General Safety Advice

General Safety Advice

While Japan sits at the top of many general safety rankings, travelers to the country still need to be aware of potential dangers and how best to react to them. Japan is prone to natural disasters such as typhoons, earthquakes, tsunamis and volcanic eruptions. While most are small in scale, it's important to be prepared. In short, Japan is very safe and the crime rate is quite low. Like any other destination, though, travelers should be aware of their surroundings and know what to do in case something does happen.

There is always a possibility, however unlikely, that you might fall victim to a form of petty crime during your stay in Japan. If you need help, head to a local koban—the small police boxes dotted throughout Japanese neighborhoods. If you don't know where one is, just ask.

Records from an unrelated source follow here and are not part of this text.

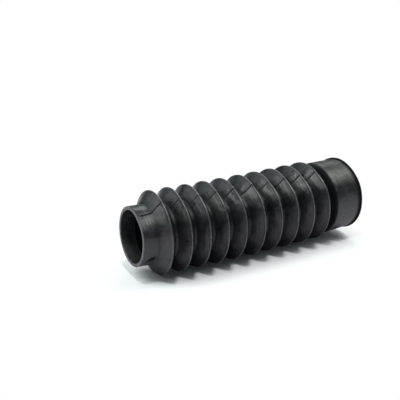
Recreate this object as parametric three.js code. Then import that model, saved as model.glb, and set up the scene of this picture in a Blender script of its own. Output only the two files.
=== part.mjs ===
// Fork gaiter: a one-piece moulded rubber bellows with a plain cuff at each end.
//
// It lies on its side, as a loose gaiter does. The small cuff points to -X and the wide one to +X.
// Millimetres, +Z up. The origin is on the floor, under the middle of the bellows.

import * as THREE from "three";

// Folds
const FOLD_COUNT = 10;
const FOLD_PITCH = 13.55;
const CREST_DIAMETER = 56;
const VALLEY_DIAMETER = 38.8;
const FOLD_WALL = 1.6;
const CREST_ROUND = 0.9;
const VALLEY_ROUND = 1.2;
const INNER_CREST_WIDTH = 0.8;

// Small cuff, which grips the chromed tube
const SMALL_BORE = 35;
const SMALL_CUFF_WALL = 2.3;
const SMALL_CUFF_LENGTH = 9.6;

// Wide cuff, which slips over the top of the lower leg
const LARGE_BORE = 46.6;
const LARGE_CUFF_WALL_AT_SHOULDER = 2.6;
const LARGE_CUFF_WALL_AT_LIP = 1.9;
const LARGE_CUFF_LENGTH = 20.8;
const SHOULDER_LEAN = THREE.MathUtils.degToRad(18);
const SHOULDER_ROUND = 1.2;
const LIP_HEIGHT = 0.9;
const LIP_THICKNESS = 1.3;

// Edges and the patch that its weight presses flat
const RIM_CHAMFER = 0.4;
const LIP_CHAMFER = 0.3;
const FLAT_SPOT = 0.2;
const SEGMENTS = 40;

const RUBBER = { name: "black rubber", color: 0x232426, roughness: 0.55, metalness: 0 };

const point = (x, radius) => ({ x, radius });

// A point at a distance and an angle from a centre. The angle is counted from +X towards the outside.
function polar(centre, distance, angle) {
  return point(centre.x + distance * Math.cos(angle), centre.radius + distance * Math.sin(angle));
}

const crestRadius = CREST_DIAMETER / 2;
const crestCentreRadius = crestRadius - CREST_ROUND;
const valleyCentreRadius = VALLEY_DIAMETER / 2 + VALLEY_ROUND;
const innerValleyRound = VALLEY_ROUND + FOLD_WALL;

// The flank is the straight line that touches the crest's arc and the valley's arc. Its angle is how
// far it leans from square to the axis.
function flankLean() {
  const run = FOLD_PITCH / 2;
  const rise = crestCentreRadius - valleyCentreRadius;
  const reach = Math.hypot(run, rise);
  return Math.acos((CREST_ROUND + VALLEY_ROUND) / reach) - Math.atan2(rise, run);
}

const lean = flankLean();

// How far along the axis a leaning line runs, from the arc that it leaves to a centre that it touches.
function runAlongAxis(rounds, rise, angle) {
  return (rounds + rise * Math.sin(angle)) / Math.cos(angle);
}

const smallCuffRadius = SMALL_BORE / 2 + SMALL_CUFF_WALL;
const smallRoot = point(SMALL_CUFF_LENGTH, smallCuffRadius + VALLEY_ROUND);
const firstCrest = smallRoot.x
  + runAlongAxis(CREST_ROUND + VALLEY_ROUND, crestCentreRadius - smallRoot.radius, lean);
const crestAt = (fold) => point(firstCrest + fold * FOLD_PITCH, crestCentreRadius);
const valleyAt = (fold) => point(firstCrest + (fold + 0.5) * FOLD_PITCH, valleyCentreRadius);

const lastValley = valleyAt(FOLD_COUNT - 1);
const shoulderRadius = LARGE_BORE / 2 + LARGE_CUFF_WALL_AT_SHOULDER;
const shoulderCentreRadius = shoulderRadius - SHOULDER_ROUND;
const shoulder = point(
  lastValley.x + runAlongAxis(
    SHOULDER_ROUND + VALLEY_ROUND, shoulderCentreRadius - valleyCentreRadius, SHOULDER_LEAN),
  shoulderCentreRadius,
);
const totalLength = shoulder.x + LARGE_CUFF_LENGTH;

// Where an inner flank of a fold meets a given radius, counted from the middle of its crest.
function innerFlankRun(radius) {
  return runAlongAxis(CREST_ROUND - FOLD_WALL, crestCentreRadius - radius, lean);
}

// The outer outline, from the small rim to the lip.
function outerOutline() {
  const line = [
    point(0, smallCuffRadius - RIM_CHAMFER),
    point(RIM_CHAMFER, smallCuffRadius),
    polar(smallRoot, VALLEY_ROUND, -Math.PI / 2),
    polar(smallRoot, VALLEY_ROUND, -lean),
  ];
  for (let fold = 0; fold < FOLD_COUNT; fold += 1) {
    const crest = crestAt(fold);
    const valley = valleyAt(fold);
    const isLast = fold === FOLD_COUNT - 1;
    line.push(polar(crest, CREST_ROUND, Math.PI - lean));
    line.push(polar(crest, CREST_ROUND, Math.PI / 2));
    line.push(polar(crest, CREST_ROUND, lean));
    line.push(polar(valley, VALLEY_ROUND, Math.PI + lean));
    if (isLast) {
      line.push(polar(valley, VALLEY_ROUND, -Math.PI / 2));
    }
    line.push(polar(valley, VALLEY_ROUND, isLast ? -SHOULDER_LEAN : -lean));
  }
  return line.concat(largeCuffOutline());
}

// The shoulder, the tapered outside of the wide cuff and the lip that stands out at its end.
function largeCuffOutline() {
  const taperEnd = LARGE_BORE / 2 + LARGE_CUFF_WALL_AT_LIP;
  const lipRadius = taperEnd + LIP_HEIGHT;
  const lipStart = totalLength - LIP_THICKNESS;
  return [
    polar(shoulder, SHOULDER_ROUND, Math.PI - SHOULDER_LEAN),
    polar(shoulder, SHOULDER_ROUND, (Math.PI * 3) / 4),
    polar(shoulder, SHOULDER_ROUND, Math.PI / 2),
    point(lipStart - LIP_CHAMFER, taperEnd),
    point(lipStart, lipRadius - LIP_CHAMFER),
    point(lipStart + LIP_CHAMFER, lipRadius),
    point(totalLength - LIP_CHAMFER, lipRadius),
    point(totalLength, lipRadius - LIP_CHAMFER),
  ];
}

// The inner outline, from the wide end back to the small rim.
function innerOutline() {
  const largeBoreRadius = LARGE_BORE / 2;
  const smallBoreRadius = SMALL_BORE / 2;
  const shoulderRun = runAlongAxis(
    innerValleyRound, largeBoreRadius - valleyCentreRadius, SHOULDER_LEAN);
  const rootRadius = crestCentreRadius
    - (INNER_CREST_WIDTH / 2 * Math.cos(lean) + FOLD_WALL - CREST_ROUND) / Math.sin(lean);
  const line = [
    point(totalLength, largeBoreRadius + LIP_CHAMFER),
    point(totalLength - LIP_CHAMFER, largeBoreRadius),
    point(lastValley.x + shoulderRun, largeBoreRadius),
    polar(lastValley, innerValleyRound, -SHOULDER_LEAN),
    polar(lastValley, innerValleyRound, -Math.PI / 2),
    polar(lastValley, innerValleyRound, Math.PI + lean),
  ];
  for (let fold = FOLD_COUNT - 1; fold >= 0; fold -= 1) {
    const crest = crestAt(fold);
    line.push(point(crest.x + INNER_CREST_WIDTH / 2, rootRadius));
    line.push(point(crest.x - INNER_CREST_WIDTH / 2, rootRadius));
    if (fold > 0) {
      const valley = valleyAt(fold - 1);
      line.push(polar(valley, innerValleyRound, -lean));
      line.push(polar(valley, innerValleyRound, Math.PI + lean));
    }
  }
  line.push(point(firstCrest - innerFlankRun(smallBoreRadius), smallBoreRadius));
  line.push(point(RIM_CHAMFER, smallBoreRadius));
  line.push(point(0, smallBoreRadius + RIM_CHAMFER));
  return line;
}

// Turns the closed section about its axis and lays it along X. A facet, not an edge, is at the bottom.
function turnSection(outline) {
  const section = outline.map((p) => new THREE.Vector2(p.radius, p.x));
  section.push(section[0].clone());
  const halfStep = Math.PI / SEGMENTS;
  const geometry = new THREE.LatheGeometry(section, SEGMENTS, halfStep);
  geometry.rotateZ(-Math.PI / 2);
  return geometry;
}

// Each crest that touches the floor is pressed flat there.
function pressFlat(geometry, floorLevel) {
  const positions = geometry.attributes.position;
  for (let i = 0; i < positions.count; i += 1) {
    if (positions.getZ(i) < floorLevel) {
      positions.setZ(i, floorLevel);
    }
  }
  geometry.computeVertexNormals();
}

function buildGaiter() {
  const geometry = turnSection(outerOutline().concat(innerOutline()));
  const axisHeight = crestRadius - FLAT_SPOT;
  pressFlat(geometry, -axisHeight);
  geometry.translate(-totalLength / 2, 0, axisHeight);
  const gaiter = new THREE.Mesh(geometry, new THREE.MeshStandardMaterial(RUBBER));
  gaiter.name = "gaiter";
  return gaiter;
}

const model = new THREE.Group();
model.add(buildGaiter());

export default model;
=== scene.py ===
# %% [markdown]
# A fork gaiter is a rubber bellows that keeps dirt off the sliding tube of a motorcycle fork. It is
# moulded in one piece: a narrow cuff that grips the tube, ten sharp folds, and a wide cuff that slips
# over the lower leg. This lesson dresses the plain solid of the frame as that piece of black rubber,
# and sets it on a white studio floor.

# %% Load the frame
import math

import bpy
import numpy as np
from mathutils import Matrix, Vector, noise


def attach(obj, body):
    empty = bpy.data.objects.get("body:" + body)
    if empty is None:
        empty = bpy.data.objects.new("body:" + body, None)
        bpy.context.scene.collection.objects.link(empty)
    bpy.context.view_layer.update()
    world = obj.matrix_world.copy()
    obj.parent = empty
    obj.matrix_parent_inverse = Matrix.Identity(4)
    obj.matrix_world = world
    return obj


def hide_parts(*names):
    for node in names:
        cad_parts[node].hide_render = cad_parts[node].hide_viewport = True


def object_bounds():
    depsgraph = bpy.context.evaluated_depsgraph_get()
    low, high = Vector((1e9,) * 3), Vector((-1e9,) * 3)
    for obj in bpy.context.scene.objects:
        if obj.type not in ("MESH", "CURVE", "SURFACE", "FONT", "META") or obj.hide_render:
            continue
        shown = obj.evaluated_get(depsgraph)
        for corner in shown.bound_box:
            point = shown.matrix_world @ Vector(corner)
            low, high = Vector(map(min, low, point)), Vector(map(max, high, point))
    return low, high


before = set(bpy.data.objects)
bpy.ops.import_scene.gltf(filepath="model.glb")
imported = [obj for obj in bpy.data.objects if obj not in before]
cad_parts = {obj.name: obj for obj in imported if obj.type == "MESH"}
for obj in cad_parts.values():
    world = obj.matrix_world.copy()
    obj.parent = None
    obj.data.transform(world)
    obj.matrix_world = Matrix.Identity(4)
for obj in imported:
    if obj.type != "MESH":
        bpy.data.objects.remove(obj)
cad_low, cad_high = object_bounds()
print("solid box in mm:", [round(1000 * side, 2) for side in cad_high - cad_low])

# %% [markdown]
# The sizes are those of the solid, in millimetres, so that the dressed piece fills the same space.
# What the solid leaves out is set here too: the narrow land and the low bead that the mould leaves on
# each crest.

# %% Sizes of the gaiter
MM = 0.001
LENGTH = (cad_high.x - cad_low.x) / MM
FOLDS = 10
PITCH = 13.55
CREST_RADIUS = 28.0
VALLEY_RADIUS = 19.4
FOLD_WALL = 1.6
FIRST_CREST = 16.11
SMALL_BORE_RADIUS = 17.5
SMALL_CUFF_RADIUS = 19.8
SMALL_CUFF_LENGTH = 9.9
LARGE_BORE_RADIUS = 23.3
LARGE_CUFF_RADIUS = 25.2
SHOULDER_RADIUS = 25.9
SHOULDER_BACK = 21.9
SHOULDER_PLACE = LENGTH - SHOULDER_BACK
LIP_RADIUS = 26.1
LIP_THICKNESS = 1.3
CREST_LAND = 0.65
BEAD_HEIGHT = 1.0
BEAD_WIDTH = 0.75
VALLEY_LAND = 1.9
FLAT_SPOT = 0.2
AXIS_HEIGHT = CREST_RADIUS - FLAT_SPOT
print("length in mm:", round(LENGTH, 2), "height of the axis:", round(AXIS_HEIGHT, 2))

# %% [markdown]
# The section is a closed line, turned about the axis. The easiest way to draw it is by its sharp
# corners, each with the radius that rounds it off, and to let a helper put in the arcs. A corner is
# (distance along the axis, radius from the axis, rounding, steps on the arc).

# %% Round one corner
def unit(arrow):
    return arrow / np.linalg.norm(arrow)


def corner_arc(before, corner, after, rounding, steps):
    """Points of the arc that touches both lines at a corner."""
    back = unit(before - corner)
    ahead = unit(after - corner)
    half_angle = math.acos(np.clip(back @ ahead, -1, 1)) / 2
    cut = rounding / math.tan(half_angle)
    centre = corner + unit(back + ahead) * rounding / math.sin(half_angle)
    start = corner + back * cut - centre
    end = corner + ahead * cut - centre
    sweep = math.acos(np.clip(start @ end / rounding ** 2, -1, 1))
    points = []
    for k in range(steps + 1):
        share = k / steps
        arm = start * math.sin((1 - share) * sweep) + end * math.sin(share * sweep)
        points.append(centre + arm / math.sin(sweep))
    return points


# %% [markdown]
# Between the arcs the line is straight. It is cut into steps all the same, because the rubber's
# unevenness needs points to move. The narrow cuff has a slit and a pinch, so its steps are finer.

# %% Join the arcs into a closed line
FINE_STEP = 1.4
PLAIN_STEP = 3.0


def longest_step(place):
    return FINE_STEP if place[0] < SMALL_CUFF_LENGTH else PLAIN_STEP


def rounded(corners):
    """Points of the closed line through the corners, with arcs, and no straight step too long."""
    places = [np.array(corner[:2], float) for corner in corners]
    line = []
    for i, (_, _, rounding, steps) in enumerate(corners):
        after = places[(i + 1) % len(places)]
        line += corner_arc(places[i - 1], places[i], after, rounding, steps)
    fine = []
    for first, second in zip(line, line[1:] + line[:1]):
        count = max(1, math.ceil(np.linalg.norm(second - first) / longest_step(first)))
        fine += [first + (second - first) * k / count for k in range(count)]
    return np.array(fine)


# %% [markdown]
# The folds of a soft piece never settle evenly. Here the fifth valley stands a little open and the
# other folds are closed up by as much, so the ends stay where the solid has them.

# %% Place the folds
OPEN_VALLEY = 5
OPEN_BY = 1.1


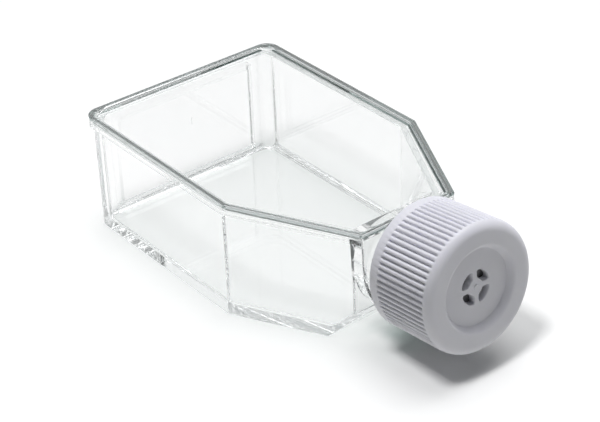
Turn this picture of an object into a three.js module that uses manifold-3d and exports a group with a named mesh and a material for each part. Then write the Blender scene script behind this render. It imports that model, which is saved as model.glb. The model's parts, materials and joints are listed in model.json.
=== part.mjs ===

Although they should not deter you from visiting Japan, natural disasters such as earthquakes do occur. Compared to other countries, earthquakes are common in Japan, so it's best to be prepared. Earthquakes can occur at any time and strike with little or no warning. Japan's location on shifting tectonic plates means that the country is almost always shaking—it's just that many of the quakes go unnoticed. If you are inside during a larger earthquake, remember to stay calm and follow any instructions staff might give. When you check into the hotel, double-check where the evacuation routes are so you know where to go in an emergency. Fire is the most dangerous secondary disaster, so extinguish any naked flames as quickly as possible during an earthquake. Make sure to keep your phone and devices fully charged. These can be indispensable in the event of any emergency. If you are by the coast when a large earthquake strikes, head for higher ground in case of a tsunami.